This invocation is manifestly in imitation of Homer, from whom Milton has received the second inspiration without the intermediary—​Vergil. One can observe in the English poet the same movement and almost as much force as in the Greek poet, but much less clarity, precision, and particularly harmony. Nearly all of these defects pertain to his subject and his tongue. Circumstances were not favourable to Milton. His lines could not have been better with the elements that he was forced to employ. All imperfect as they are, they are worth much more than those of Klopstock; for at least they are in the character of his tongue, whereas those of the German poet are not. Milton is satisfied with throwing off the yoke of rhyme, and has made eumolpique lines of one foot only, measured by ten syllables. Their defect, inherent in the English idiom, consists, as I have said, in having all the lines bearing equally the masculine final, jarring continually one with the other. Klopstock has aspired to make, in German, verses measured by the musical rhythm of the Greeks; but he has not perceived that he took as long and short, in his tongue, syllables which were not such in musical rhythm, but by accent and prosody, which is quite different. The German tongue, composed of contracted words and consequently bristling with consonants, bears no resemblance to the Greek, whose words, abounding in vowels, were, on the contrary, made clear by their elongation. The rhythmic lines of Klopstock are materially a third longer than those of Homer, although the German poet has aspired to build them on an equal measure.[228] Their rhythmic harmony, if it exists there, is absolutely factitious; it is a pedantic imitation and nothing more. In order to make the movement of these lines understood in French, and to copy as closely as possible their harmony, it is necessary to compose lines of two cæsuras, or what amounts to the same, to employ constantly a line and a half to represent a single one.
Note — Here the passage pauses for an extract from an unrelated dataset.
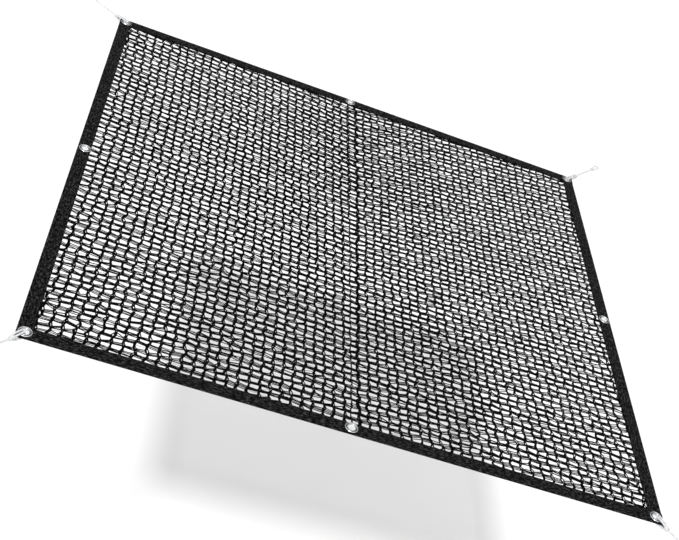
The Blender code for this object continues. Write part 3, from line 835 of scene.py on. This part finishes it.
woven_black = woven_look()
bindings = []
for side, turn, names in STRIPS:
    low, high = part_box("binding_" + side)
    length = max(high.x - low.x, high.y - low.y)
    fold = Matrix.Rotation(turn, 3, "Z") @ Vector((0.0, -HALF_SIDE, 0.0)) + cloth_middle
    back = Matrix.Rotation(-turn, 3, "Z")
    holes = [(back @ (middle_of("eyelet_" + name) - fold)).x for name in names]
    shape = strip_shape(length, fold, turn, holes)
    strip = new_piece("binding_tape_" + side, [shape], woven_black)
    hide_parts("binding_" + side)
    bindings.append(strip)
for strip in bindings:
    length = max(strip.dimensions)

# The sewing
# A row of lock stitches in black thread holds both leaves of each strip down on the net, 3 mm from the
# strip's inner edge.

THREAD_RADIUS = 0.22 * MM
SEWN_PITCH = 4.5 * MM
SEWN_SHARE = 0.82  # of the pitch shows as thread
SEWN_POINTS = 4
SEWN_SUNK = 0.1 * MM  # how deep the ends of a stitch lie in the tape
SEWN_RISE = 0.22 * MM  # and how far its middle stands above them
ROUND_THREAD = np.array([(0.9, -0.5), (0.0, 1.0), (-0.9, -0.5)])


def sewn_row(turn, face):
    """The stitches of one seam on one face: each is an arc that rises from the tape and goes back in."""
    count = int(2 * MOUTH / SEWN_PITCH)
    start = (np.arange(count) - count / 2 + 0.5) * SEWN_PITCH
    share = np.linspace(-0.5, 0.5, SEWN_POINTS)
    lines = np.empty((count, SEWN_POINTS, 3))
    lines[..., 0] = start[:, None] + share * SEWN_PITCH * SEWN_SHARE
    lines[..., 1] = SEAM_IN - HALF_SIDE
    lines[..., 2] = face * (PINCHED_UP - SEWN_SUNK + SEWN_RISE * np.cos(share * math.pi))
    lines[..., 2] += ripple(lines[..., 0], SEAM_IN)
    return lines @ np.array(Matrix.Rotation(turn, 3, "Z")).T


THREAD_BLACK = (0.01, 0.01, 0.011)
THREAD_GREY = (0.035, 0.035, 0.038)
sewing_black = tape_look("black_sewing_thread", THREAD_BLACK, THREAD_GREY, roughness=0.55)
seams = []
for _, turn, _ in STRIPS:
    for face in (1, -1):
        seams.append(carried(sewn_row(turn, face), ROUND_THREAD, THREAD_RADIUS, THREAD_RADIUS))
sewing = new_piece("binding_sewing", seams, sewing_black)

# The eyelets
# Eight eyelets of bright plated metal are pressed through the binding. Each has a rounded flange above and
# a barrel, and the barrel's end is curled over a flat washer on the under side.

EYELET_SIDES = 72
# The groove between the bead and the collar is painted dark, as shade.
GROOVE_OUT = 7.9 * MM  # from the middle of the hole
SHADE_FULL, SHADE_ENDS = 0.35 * MM, 0.9 * MM  # from the middle of the groove, to both sides
PAINTED_GROOVE_SHADE = (0.1, 0.1, 0.11)
DULL_METAL = (0.7, 0.71, 0.73)
BRIGHT_METAL = (0.93, 0.935, 0.94)
# The section's outline, as distance from the middle of the hole and height, in millimetres
EYELET_OUTLINE = (
    (5.5, -1.6),
    (5.5, 1.5),
    (5.65, 2.2),
    (6.1, 2.7),
    (6.7, 2.86),
    (7.2, 2.65),
    (7.5, 2.15),
    (7.9, 1.95),
    (8.4, 2.05),
    (8.8, 2.45),
    (9.3, 2.65),
    (9.9, 2.5),
    (10.35, 2.1),
    (10.5, 1.72),
    (10.2, 1.56),
    (6.1, 1.54),
    (6.0, 0.0),
    (6.1, -1.54),
    (10.4, -1.56),
    (10.5, -1.8),
    (10.2, -2.05),
    (7.9, -2.1),
    (7.6, -2.5),
    (6.9, -2.82),
    (6.0, -2.75),
    (5.6, -2.3),
)


def turned_ring(middle):
    """The outline turned all the way round the hole's axis: a closed ring with no ends. On the flat its
    second measure is the distance from that axis."""
    out, up = np.array(EYELET_OUTLINE).T * MM
    around = math.tau * np.arange(EYELET_SIDES)[:, None] / EYELET_SIDES
    points = np.stack(np.broadcast_arrays(out * np.cos(around), out * np.sin(around), up), axis=-1)
    index = np.arange(points.size // 3).reshape(points.shape[:2])
    after, onward = np.roll(index, -1, axis=0), np.roll(index, -1, axis=1)
    both = np.roll(after, -1, axis=1)
    sides = np.stack([index, onward, both, after], axis=-1).reshape(-1, 4)
    flat = np.zeros((sides.size, 2))
    flat[:, 1] = np.tile(out, EYELET_SIDES)[sides.ravel()]
    return points.reshape(-1, 3) + np.array(middle), sides, np.empty((0, 4), int), flat


def bright_metal():
    """Bright plating: a fine noise scratches and roughens it, and its groove is painted dark, as shade."""
    look = new_look("bright_plated_metal", {"Metallic": 1.0})
    scratches = noise(look, measured(look, "Object", scale=(900.0, 900.0, 900.0)), detail=5.0)
    bright = shaded(look, scratches, dark_at=0.0, dark=DULL_METAL, light_at=1.0, light=BRIGHT_METAL)
    flat = measured(look, "UV", scale=(1.0, 1.0, 1.0))
    out = new_node(look, "ShaderNodeSeparateXYZ", {}, {"Vector": flat}).outputs["Y"]
    from_groove = new_node(look, "ShaderNodeMath", {1: GROOVE_OUT}, {0: out})
    from_groove.operation = "SUBTRACT"
    beside_groove = new_node(look, "ShaderNodeMath", {}, {0: from_groove.outputs["Value"]})
    beside_groove.operation = "ABSOLUTE"
    edges = {"From Min": SHADE_FULL, "From Max": SHADE_ENDS}
    unshaded = new_node(look, "ShaderNodeMapRange", edges, {"Value": beside_groove.outputs["Value"]})
    # Painted shade: the colour goes dark near the groove's middle and fades out to both sides.
    groove_shaded = look.node_tree.nodes.new("ShaderNodeMix")
    groove_shaded.data_type = "RGBA"
    set_sockets(look, groove_shaded, {"A": (*PAINTED_GROOVE_SHADE, 1.0)}, {"Factor": unshaded.outputs["Result"], "B": bright})
    vary(look, "Base Color", groove_shaded.outputs["Result"])
    vary(look, "Roughness", ranged(look, scratches, at_nought=0.1, at_one=0.26))
    vary(look, "Normal", relief(look, scratches, strength=0.15, distance=0.05 * MM))
    return look


plated = bright_metal()
for name in sorted(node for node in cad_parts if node.startswith("eyelet_")):
    shape = turned_ring(middle_of(name))
    ring = new_piece(name.replace("eyelet_", "eyelet_ring_"), [shape], plated)
    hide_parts(name)

# The floor and the light
# A plain white floor 1.2 m below the cloth, under a soft white sky that is brighter above, and one
# lamp that stands high in front, to the left, and throws the cloth's pale shadow on it.

FLOOR_DROP = 1.2
FLOOR_HALF = 12.0
LAMP_WAY = Vector((-0.257, -0.617, 0.743))  # from the floor to the lamp
LAMP_STRENGTH = 2.4
LAMP_WIDTH = math.radians(4)
SKY_LOW, SKY_HIGH = 0.25, 1.17  # how bright the sky is near the horizon, and above

floor_mesh = bpy.data.meshes.new("floor")
corners = np.array([(-1, -1, 0), (1, -1, 0), (1, 1, 0), (-1, 1, 0)]) * FLOOR_HALF
corners = corners + np.array(cloth_middle - Vector((0.0, 0.0, FLOOR_DROP)))
floor_mesh.from_pydata(corners.tolist(), [], [(0, 1, 2, 3)])
floor_finish = {"Base Color": (0.9, 0.9, 0.9, 1.0), "Roughness": 1.0, "Specular IOR Level": 0.0}
floor_look = new_look("plain_white_floor", floor_finish)
floor_mesh.materials.append(floor_look)
floor = bpy.data.objects.new("floor", floor_mesh)
bpy.context.scene.collection.objects.link(floor)

lamp_data = bpy.data.lights.new("lamp", "SUN")
lamp_data.energy = LAMP_STRENGTH
lamp_data.angle = LAMP_WIDTH
lamp = bpy.data.objects.new("lamp", lamp_data)
lamp.rotation_euler = LAMP_WAY.to_track_quat("Z", "Y").to_euler()
bpy.context.scene.collection.objects.link(lamp)

sky = bpy.data.worlds.new("sky")
sky.use_nodes = True
sky_way = new_node(sky, "ShaderNodeTexCoord", {}, {}).outputs["Generated"]
sky_height = new_node(sky, "ShaderNodeSeparateXYZ", {}, {"Vector": sky_way}).outputs["Z"]
dim, bright = (SKY_LOW,) * 3, (SKY_HIGH,) * 3
sky_colour = shaded(sky, sky_height, dark_at=0.5, dark=dim, light_at=0.95, light=bright)
set_sockets(sky, sky.node_tree.nodes["Background"], {}, {"Color": sky_colour})
bpy.context.scene.world = sky
bpy.context.scene.view_settings.view_transform = "Standard"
Here are the first fourteen lines which contain the exposition and invocation of the Messiah:

Des coupables humains, célèbre, Ame immortelle, l’heureuse délivrance,

Que sur terre envoyé le Messie accomplit dans son humanité:

Dis comment il rendit les fils du premier homme à leur Auteur céleste;

Souffrant et mis à mort, enfin glorifié. Ainsi s’exécuta

Le décret éternel. En vain Satan rebelle opposa son audace

A ce Fils du Très-Haut; et Judas vainement s’éleva contre lui:

Réconciliateur et Rédempteur suprême, il consomma son œuvre.

Mais quoi, noble action! que Dieu seul en son cœur miséricordieux,

Connaît, la Poésie, en son exil terrestre, pourra-t-elle te suivre?